Work instructions
Quote the listing below word for word, stopping after the line that contains "are in millimetres.".

────────────────────────────────────────

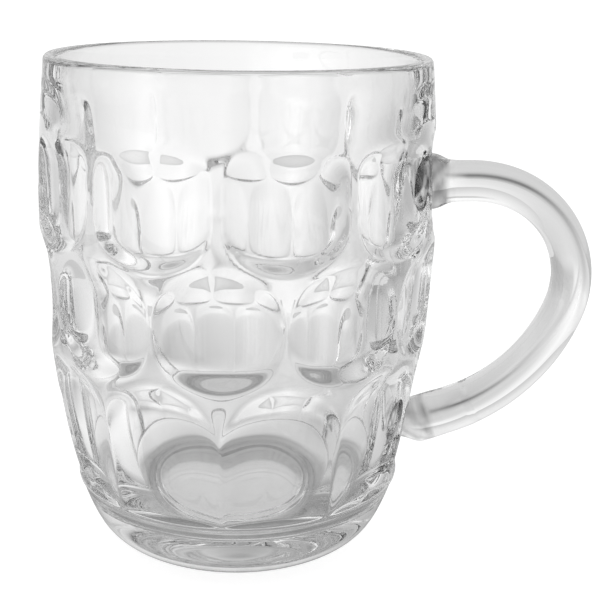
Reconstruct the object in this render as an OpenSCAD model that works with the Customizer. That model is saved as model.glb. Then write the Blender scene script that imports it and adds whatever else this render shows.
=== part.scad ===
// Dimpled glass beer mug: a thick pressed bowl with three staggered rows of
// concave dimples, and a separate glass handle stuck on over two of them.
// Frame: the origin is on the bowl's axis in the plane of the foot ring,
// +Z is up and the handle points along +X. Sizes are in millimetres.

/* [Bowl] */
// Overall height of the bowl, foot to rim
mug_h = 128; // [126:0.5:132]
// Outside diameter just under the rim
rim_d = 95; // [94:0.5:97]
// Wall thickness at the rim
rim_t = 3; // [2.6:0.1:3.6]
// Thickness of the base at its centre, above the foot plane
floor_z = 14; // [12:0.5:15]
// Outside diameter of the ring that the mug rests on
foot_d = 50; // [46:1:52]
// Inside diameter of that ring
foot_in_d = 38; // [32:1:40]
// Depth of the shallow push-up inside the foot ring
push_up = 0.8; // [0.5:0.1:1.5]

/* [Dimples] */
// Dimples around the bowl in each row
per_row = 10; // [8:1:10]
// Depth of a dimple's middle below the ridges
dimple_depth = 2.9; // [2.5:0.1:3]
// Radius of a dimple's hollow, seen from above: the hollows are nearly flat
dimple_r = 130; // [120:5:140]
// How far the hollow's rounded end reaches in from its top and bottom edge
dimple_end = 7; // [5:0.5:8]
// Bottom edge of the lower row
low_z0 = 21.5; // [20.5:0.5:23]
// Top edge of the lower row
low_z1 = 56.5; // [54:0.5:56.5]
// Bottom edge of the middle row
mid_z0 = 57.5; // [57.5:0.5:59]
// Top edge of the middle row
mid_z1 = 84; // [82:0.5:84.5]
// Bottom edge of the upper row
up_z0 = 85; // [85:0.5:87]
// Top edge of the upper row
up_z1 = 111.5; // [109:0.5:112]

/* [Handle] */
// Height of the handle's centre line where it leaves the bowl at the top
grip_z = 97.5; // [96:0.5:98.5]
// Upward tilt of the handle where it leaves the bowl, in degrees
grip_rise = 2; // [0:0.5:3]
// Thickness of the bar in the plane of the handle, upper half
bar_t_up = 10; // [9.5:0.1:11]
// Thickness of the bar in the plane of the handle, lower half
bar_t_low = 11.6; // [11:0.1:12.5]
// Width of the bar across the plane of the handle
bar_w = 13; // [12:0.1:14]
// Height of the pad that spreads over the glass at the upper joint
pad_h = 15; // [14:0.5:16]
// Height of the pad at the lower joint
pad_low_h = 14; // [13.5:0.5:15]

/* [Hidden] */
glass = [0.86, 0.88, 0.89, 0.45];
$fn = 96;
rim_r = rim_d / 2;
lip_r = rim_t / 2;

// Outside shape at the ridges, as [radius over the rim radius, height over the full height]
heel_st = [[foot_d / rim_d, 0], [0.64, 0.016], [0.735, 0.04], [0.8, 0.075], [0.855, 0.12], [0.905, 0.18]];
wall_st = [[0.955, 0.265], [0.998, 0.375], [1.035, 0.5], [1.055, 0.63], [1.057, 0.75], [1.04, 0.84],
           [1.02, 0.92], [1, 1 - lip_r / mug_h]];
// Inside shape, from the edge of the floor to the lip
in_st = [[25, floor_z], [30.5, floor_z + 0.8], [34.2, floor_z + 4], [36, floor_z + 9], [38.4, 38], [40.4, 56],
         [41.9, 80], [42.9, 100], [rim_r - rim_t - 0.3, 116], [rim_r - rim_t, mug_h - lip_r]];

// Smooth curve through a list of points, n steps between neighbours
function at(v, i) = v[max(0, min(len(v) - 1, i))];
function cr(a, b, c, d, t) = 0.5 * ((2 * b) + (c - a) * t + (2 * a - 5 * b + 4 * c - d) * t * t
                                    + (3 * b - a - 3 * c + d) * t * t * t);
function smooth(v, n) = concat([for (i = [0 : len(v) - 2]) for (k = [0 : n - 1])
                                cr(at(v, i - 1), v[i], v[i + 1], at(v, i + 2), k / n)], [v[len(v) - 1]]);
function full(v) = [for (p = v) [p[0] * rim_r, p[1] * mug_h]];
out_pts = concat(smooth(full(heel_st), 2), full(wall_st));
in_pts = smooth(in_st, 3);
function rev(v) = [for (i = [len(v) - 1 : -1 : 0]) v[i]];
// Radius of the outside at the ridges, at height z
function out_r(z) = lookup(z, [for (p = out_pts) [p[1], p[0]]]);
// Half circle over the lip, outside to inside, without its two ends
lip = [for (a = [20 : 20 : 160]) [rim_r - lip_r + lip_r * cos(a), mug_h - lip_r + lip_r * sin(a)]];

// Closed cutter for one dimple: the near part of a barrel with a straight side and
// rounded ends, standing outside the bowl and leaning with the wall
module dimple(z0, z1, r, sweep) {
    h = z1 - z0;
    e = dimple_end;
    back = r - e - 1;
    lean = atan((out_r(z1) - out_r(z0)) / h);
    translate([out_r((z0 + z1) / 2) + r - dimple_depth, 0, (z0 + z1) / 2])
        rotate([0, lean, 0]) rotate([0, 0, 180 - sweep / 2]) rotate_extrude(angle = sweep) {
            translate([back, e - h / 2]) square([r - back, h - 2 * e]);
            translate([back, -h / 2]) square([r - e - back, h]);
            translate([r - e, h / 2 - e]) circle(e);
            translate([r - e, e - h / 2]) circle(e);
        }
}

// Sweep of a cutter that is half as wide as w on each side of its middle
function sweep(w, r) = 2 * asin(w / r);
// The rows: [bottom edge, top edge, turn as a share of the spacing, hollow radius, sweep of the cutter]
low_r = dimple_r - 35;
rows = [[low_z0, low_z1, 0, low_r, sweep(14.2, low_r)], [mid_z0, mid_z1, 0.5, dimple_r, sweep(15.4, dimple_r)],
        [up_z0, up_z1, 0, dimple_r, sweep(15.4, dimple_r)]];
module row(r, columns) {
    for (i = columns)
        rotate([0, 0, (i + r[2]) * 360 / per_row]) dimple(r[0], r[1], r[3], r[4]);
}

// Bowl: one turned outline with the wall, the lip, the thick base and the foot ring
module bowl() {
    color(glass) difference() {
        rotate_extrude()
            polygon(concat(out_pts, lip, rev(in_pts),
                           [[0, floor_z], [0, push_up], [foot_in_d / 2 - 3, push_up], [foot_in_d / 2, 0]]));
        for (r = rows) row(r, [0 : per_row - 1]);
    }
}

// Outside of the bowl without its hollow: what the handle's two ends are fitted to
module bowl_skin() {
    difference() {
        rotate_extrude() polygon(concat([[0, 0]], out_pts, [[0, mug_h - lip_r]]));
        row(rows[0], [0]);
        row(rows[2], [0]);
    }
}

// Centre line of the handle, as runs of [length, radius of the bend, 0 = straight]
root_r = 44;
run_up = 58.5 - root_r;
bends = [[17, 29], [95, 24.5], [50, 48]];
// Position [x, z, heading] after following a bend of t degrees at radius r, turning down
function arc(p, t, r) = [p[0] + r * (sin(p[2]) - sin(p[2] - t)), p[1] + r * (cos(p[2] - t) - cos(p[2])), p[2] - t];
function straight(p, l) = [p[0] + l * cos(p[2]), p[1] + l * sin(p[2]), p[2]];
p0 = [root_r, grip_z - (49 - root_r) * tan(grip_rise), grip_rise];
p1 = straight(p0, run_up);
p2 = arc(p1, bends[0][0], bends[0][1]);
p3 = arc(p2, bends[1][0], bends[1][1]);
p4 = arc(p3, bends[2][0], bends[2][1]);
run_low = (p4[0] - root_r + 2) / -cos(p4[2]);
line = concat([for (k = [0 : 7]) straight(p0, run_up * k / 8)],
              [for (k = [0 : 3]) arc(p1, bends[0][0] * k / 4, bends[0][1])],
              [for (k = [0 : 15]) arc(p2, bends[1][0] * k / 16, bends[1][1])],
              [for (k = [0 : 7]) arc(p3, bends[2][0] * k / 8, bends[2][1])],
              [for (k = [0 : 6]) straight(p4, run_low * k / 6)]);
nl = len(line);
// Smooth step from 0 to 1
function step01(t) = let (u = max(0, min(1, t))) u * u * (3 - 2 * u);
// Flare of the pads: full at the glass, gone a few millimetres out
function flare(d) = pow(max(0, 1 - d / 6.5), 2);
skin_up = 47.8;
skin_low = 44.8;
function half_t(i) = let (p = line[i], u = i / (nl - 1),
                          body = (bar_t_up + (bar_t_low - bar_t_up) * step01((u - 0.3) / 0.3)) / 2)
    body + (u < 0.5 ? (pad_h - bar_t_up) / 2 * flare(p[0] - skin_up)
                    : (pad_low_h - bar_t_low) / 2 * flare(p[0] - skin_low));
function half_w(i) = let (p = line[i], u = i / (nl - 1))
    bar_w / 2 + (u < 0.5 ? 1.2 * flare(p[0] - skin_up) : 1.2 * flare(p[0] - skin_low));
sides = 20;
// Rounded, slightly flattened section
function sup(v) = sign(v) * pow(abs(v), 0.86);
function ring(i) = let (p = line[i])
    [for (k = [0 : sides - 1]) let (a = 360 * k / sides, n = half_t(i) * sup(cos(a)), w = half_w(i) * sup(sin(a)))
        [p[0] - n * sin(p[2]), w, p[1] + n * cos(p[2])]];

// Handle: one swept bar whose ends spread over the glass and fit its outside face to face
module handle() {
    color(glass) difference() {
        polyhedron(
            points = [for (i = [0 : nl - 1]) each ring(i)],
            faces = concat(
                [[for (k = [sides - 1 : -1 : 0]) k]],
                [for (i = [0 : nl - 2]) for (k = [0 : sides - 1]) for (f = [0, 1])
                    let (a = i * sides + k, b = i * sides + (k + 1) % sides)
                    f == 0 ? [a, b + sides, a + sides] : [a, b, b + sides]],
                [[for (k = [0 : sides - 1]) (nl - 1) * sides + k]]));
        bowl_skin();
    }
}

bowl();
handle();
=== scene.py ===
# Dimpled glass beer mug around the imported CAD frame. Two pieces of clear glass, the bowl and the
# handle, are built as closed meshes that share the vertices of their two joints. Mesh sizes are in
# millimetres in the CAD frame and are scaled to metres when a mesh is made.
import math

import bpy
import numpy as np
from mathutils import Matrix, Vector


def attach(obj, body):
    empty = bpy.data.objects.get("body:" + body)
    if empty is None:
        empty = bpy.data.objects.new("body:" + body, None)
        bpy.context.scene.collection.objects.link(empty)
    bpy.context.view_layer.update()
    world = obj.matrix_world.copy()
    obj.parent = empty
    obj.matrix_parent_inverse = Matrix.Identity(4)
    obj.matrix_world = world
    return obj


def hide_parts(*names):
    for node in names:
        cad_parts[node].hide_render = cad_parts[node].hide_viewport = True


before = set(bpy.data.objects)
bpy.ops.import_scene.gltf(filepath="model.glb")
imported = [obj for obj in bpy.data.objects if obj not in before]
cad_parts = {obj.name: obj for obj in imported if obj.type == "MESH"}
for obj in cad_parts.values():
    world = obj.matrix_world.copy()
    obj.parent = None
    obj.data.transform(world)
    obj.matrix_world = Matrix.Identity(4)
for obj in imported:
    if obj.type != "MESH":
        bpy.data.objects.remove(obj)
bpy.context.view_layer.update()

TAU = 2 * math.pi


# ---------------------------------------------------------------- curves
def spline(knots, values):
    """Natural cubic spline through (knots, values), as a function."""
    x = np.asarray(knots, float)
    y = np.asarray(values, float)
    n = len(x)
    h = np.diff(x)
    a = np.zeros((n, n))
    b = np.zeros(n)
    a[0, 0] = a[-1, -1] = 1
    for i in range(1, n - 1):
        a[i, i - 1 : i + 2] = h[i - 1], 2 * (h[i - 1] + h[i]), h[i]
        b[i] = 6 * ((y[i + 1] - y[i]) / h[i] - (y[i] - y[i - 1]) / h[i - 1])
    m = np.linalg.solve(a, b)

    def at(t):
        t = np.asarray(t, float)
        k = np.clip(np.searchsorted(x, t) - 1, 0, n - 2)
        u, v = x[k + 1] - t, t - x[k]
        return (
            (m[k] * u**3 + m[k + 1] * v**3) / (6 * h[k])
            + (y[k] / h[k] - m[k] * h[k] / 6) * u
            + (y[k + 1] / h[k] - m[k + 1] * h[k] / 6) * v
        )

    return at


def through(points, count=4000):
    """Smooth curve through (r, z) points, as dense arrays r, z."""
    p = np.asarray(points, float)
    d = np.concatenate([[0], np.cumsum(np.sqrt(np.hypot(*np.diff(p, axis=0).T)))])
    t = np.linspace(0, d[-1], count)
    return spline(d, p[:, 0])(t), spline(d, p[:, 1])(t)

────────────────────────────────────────

Solution
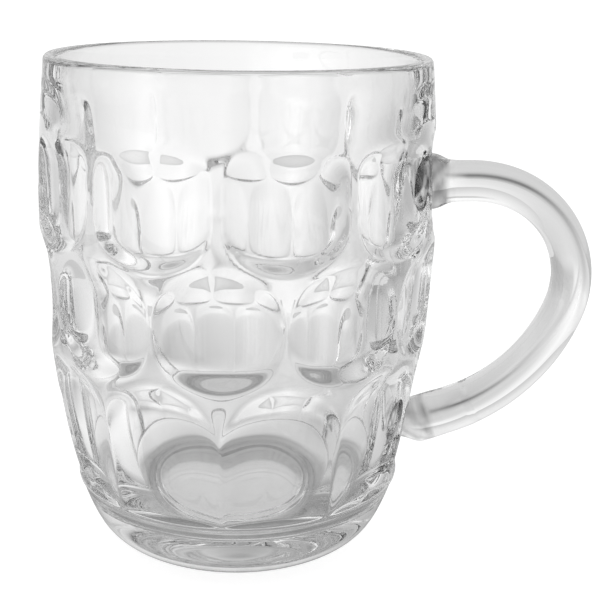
Reconstruct the object in this render as an OpenSCAD model that works with the Customizer. That model is saved as model.glb. Then write the Blender scene script that imports it and adds whatever else this render shows.
=== part.scad ===
// Dimpled glass beer mug: a thick pressed bowl with three staggered rows of
// concave dimples, and a separate glass handle stuck on over two of them.
// Frame: the origin is on the bowl's axis in the plane of the foot ring,
// +Z is up and the handle points along +X. Sizes are in millimetres.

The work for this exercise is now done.